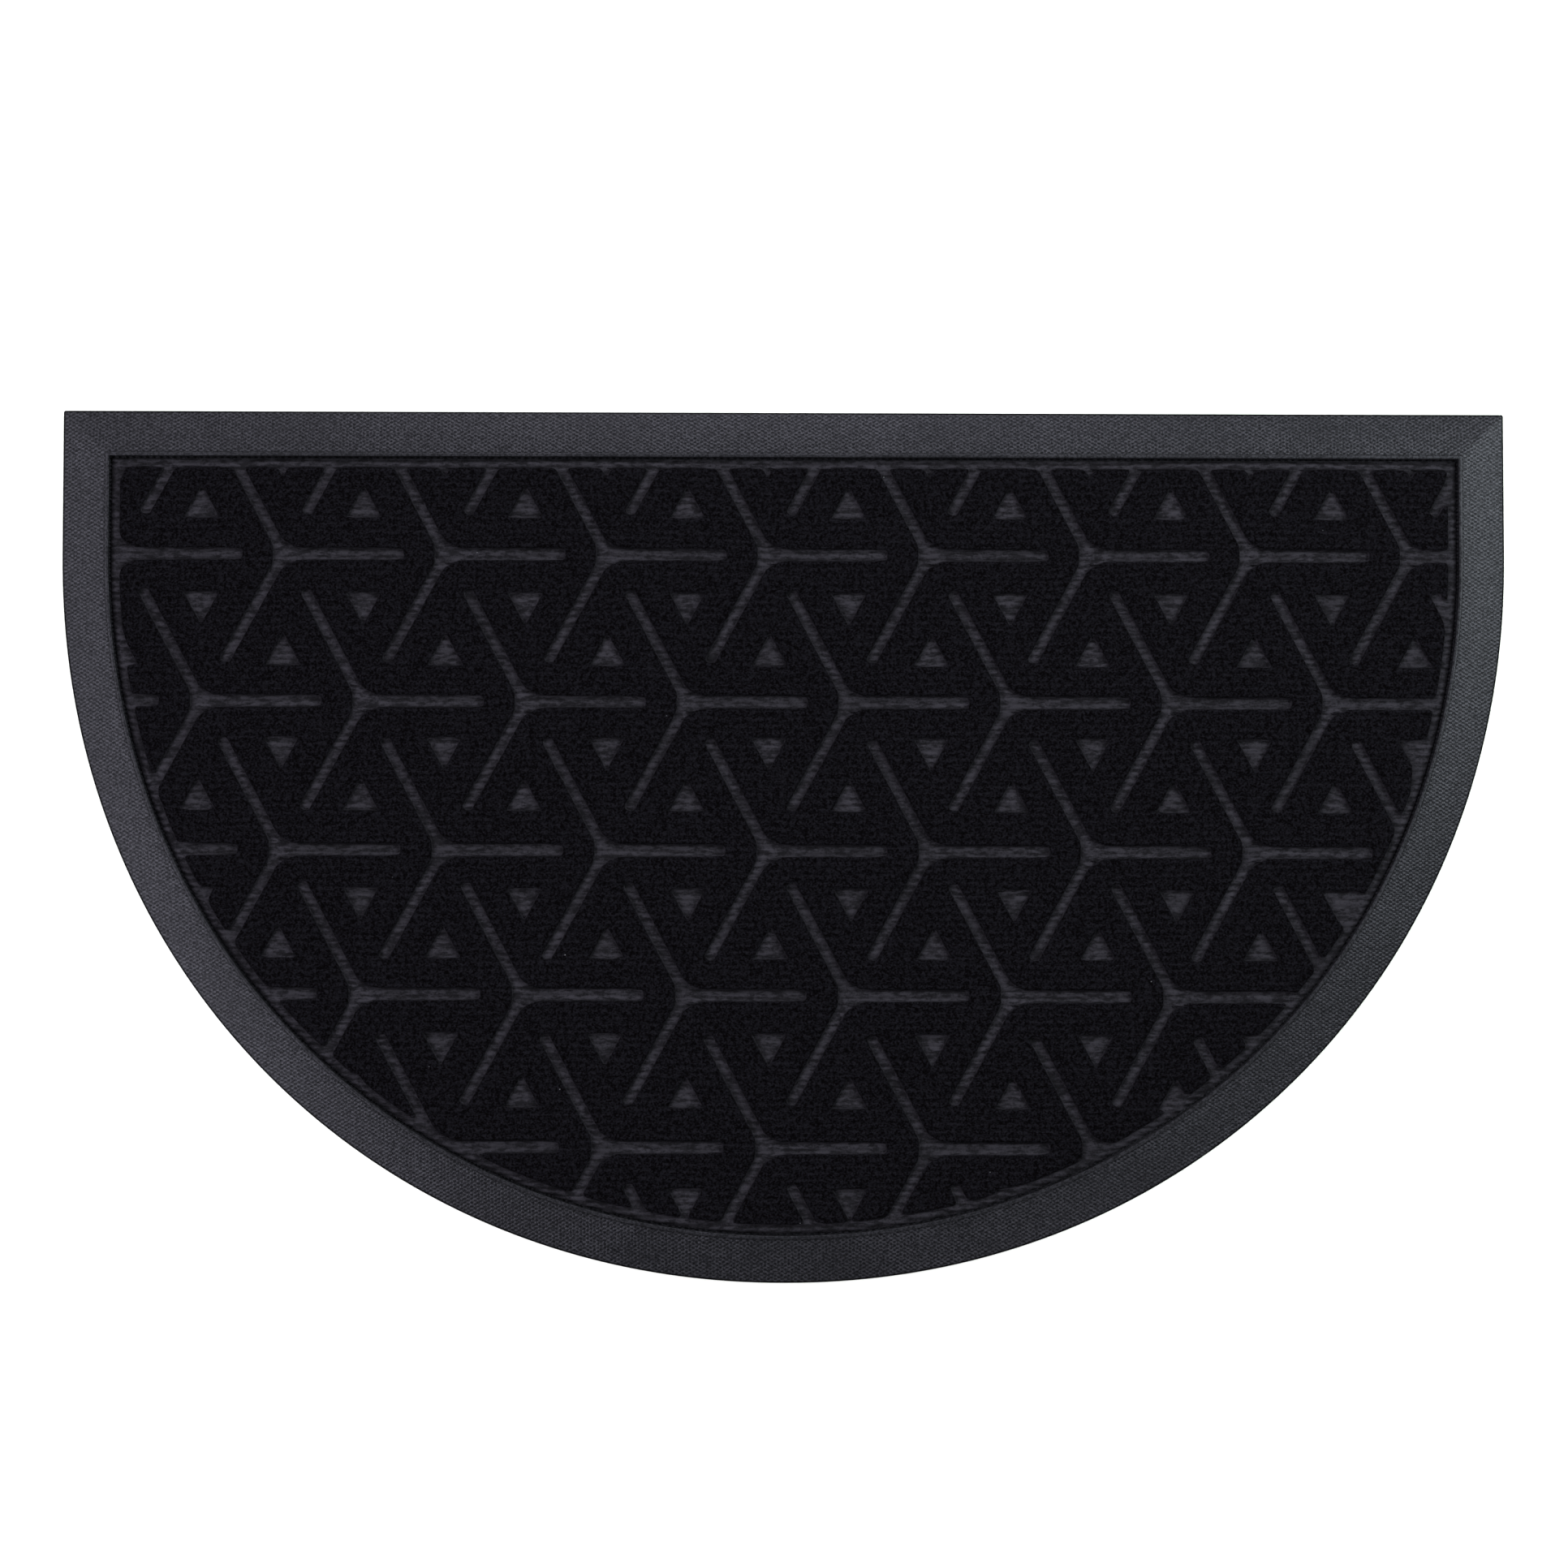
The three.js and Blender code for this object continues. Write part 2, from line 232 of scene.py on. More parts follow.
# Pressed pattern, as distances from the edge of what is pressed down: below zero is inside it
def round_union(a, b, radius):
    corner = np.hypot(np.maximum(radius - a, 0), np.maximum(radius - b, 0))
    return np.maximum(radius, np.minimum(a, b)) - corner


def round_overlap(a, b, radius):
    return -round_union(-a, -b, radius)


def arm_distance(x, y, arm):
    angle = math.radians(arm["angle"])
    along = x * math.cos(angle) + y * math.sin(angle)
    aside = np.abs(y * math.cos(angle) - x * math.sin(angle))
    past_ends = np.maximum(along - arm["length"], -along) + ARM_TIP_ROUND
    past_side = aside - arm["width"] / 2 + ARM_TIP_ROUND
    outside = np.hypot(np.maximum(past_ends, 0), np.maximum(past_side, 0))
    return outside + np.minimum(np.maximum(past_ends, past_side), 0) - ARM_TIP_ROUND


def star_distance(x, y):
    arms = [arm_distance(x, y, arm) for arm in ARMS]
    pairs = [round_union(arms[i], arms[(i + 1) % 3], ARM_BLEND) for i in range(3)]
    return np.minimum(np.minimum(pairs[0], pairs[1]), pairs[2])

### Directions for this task
Write out a verbatim copy of the data, beginning with its first line and ending with the line that contains "return -round_union(-a, -b, radius)".

### Expected answer
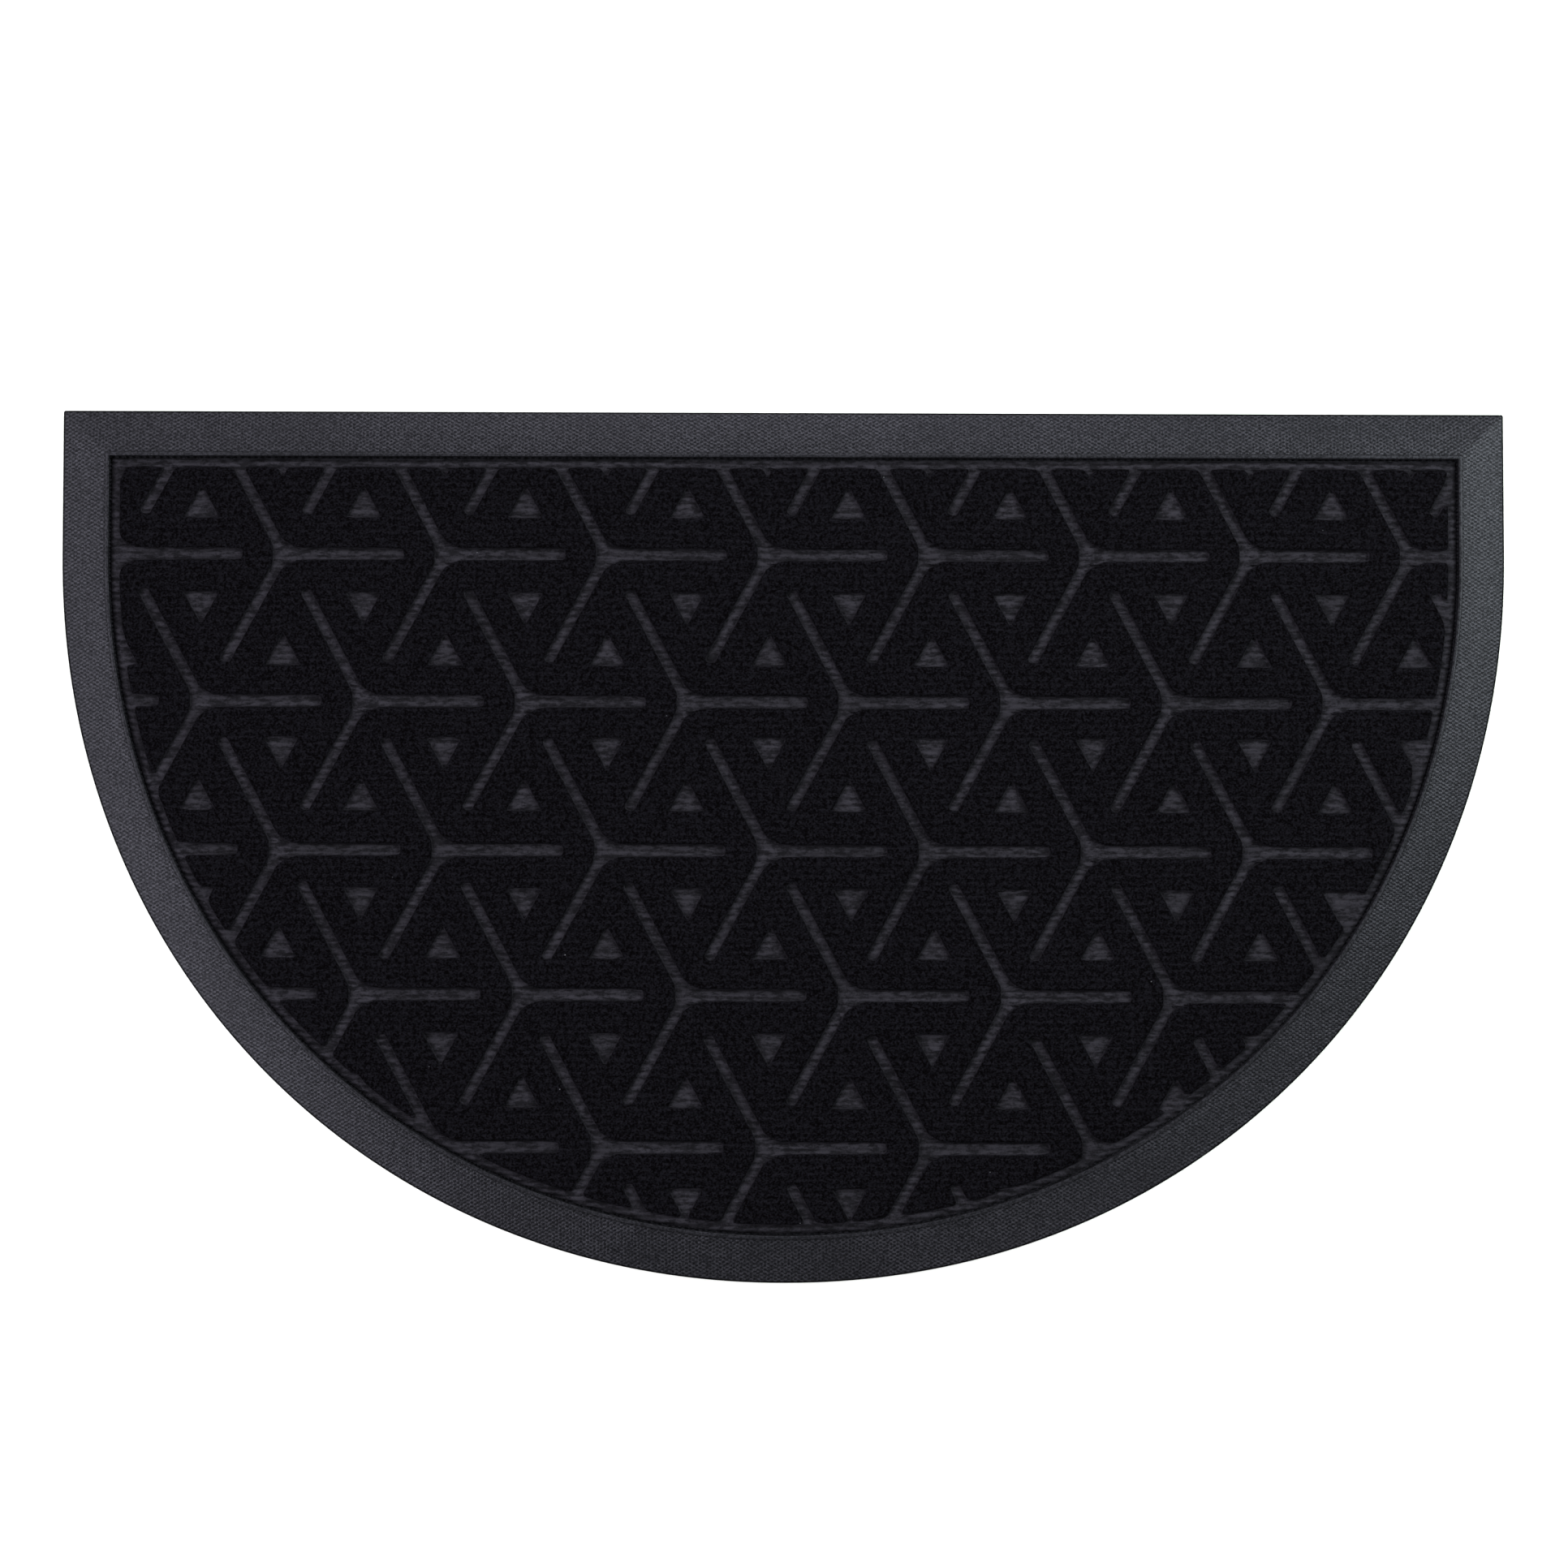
The three.js and Blender code for this object continues. Write part 2, from line 232 of scene.py on. More parts follow.
# Pressed pattern, as distances from the edge of what is pressed down: below zero is inside it
def round_union(a, b, radius):
    corner = np.hypot(np.maximum(radius - a, 0), np.maximum(radius - b, 0))
    return np.maximum(radius, np.minimum(a, b)) - corner


def round_overlap(a, b, radius):
    return -round_union(-a, -b, radius)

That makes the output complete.